Pizza Hut didn’t rest on its freshly-baked laurels with only BOOK IT!. In 2016, it launched the Pizza Hut Literacy Project, a charity with the ambitious goal of bringing books and educational resources to 100 million students and teachers. It also provides free books for low income families and schools through its First Book program. That’s comprehensive charity.

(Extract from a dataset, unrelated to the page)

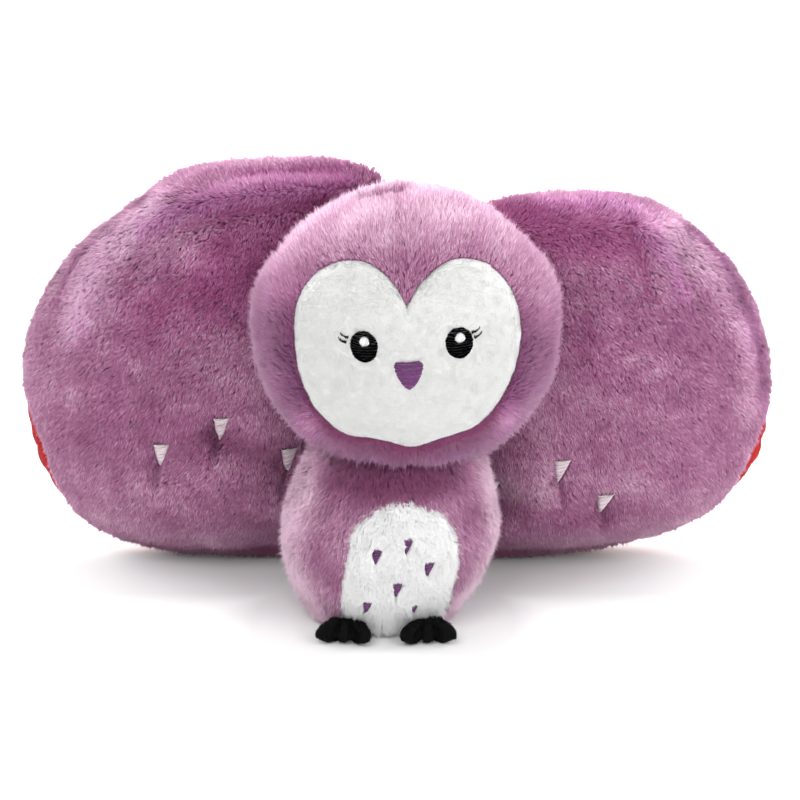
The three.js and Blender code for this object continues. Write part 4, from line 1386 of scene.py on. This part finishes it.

For me and for the middle-aged masses out there, BOOK IT! is a fond artifact of a time before social media, state educational standards, and our obesity obsession. Saturday morning cartoons and Nick at Night. Drive-in speakers that hung on your parents’ car door. The idea that the world was better then is nostalgic nonsense (in almost every empirical way, it’s better now), but it was a less cynical time. We didn’t have the burden of carrying the entirety of human knowledge at our fingertips in the form of an iPhone or Android. We could still simply wonder. Ignorance gives your imagination a lot of breathing room.
I am comfortable believing in Pizza Hut’s program. It is perfectly fine to believe BOOK IT! was designed solely as an effective educational program, NOT a greasy vehicle for injecting trans fats in American kids. Most of us have the same delicious memories of getting star stickers on the big blue BOOK IT! button and being handed our own piping hot pizza. When millions share a lovely memory like that, it’s okay to leave questions unanswered. It’s okay to remain a little naive.
The same goes for our own children, who don’t deserve to have their wonder watered down in the name of intrinsic reinforcement and literacy tracking. The issues of the world will weigh them down soon enough. For now, maybe book = pizza is all the strategy they need. Otherwise, where’s the fun in being a kid?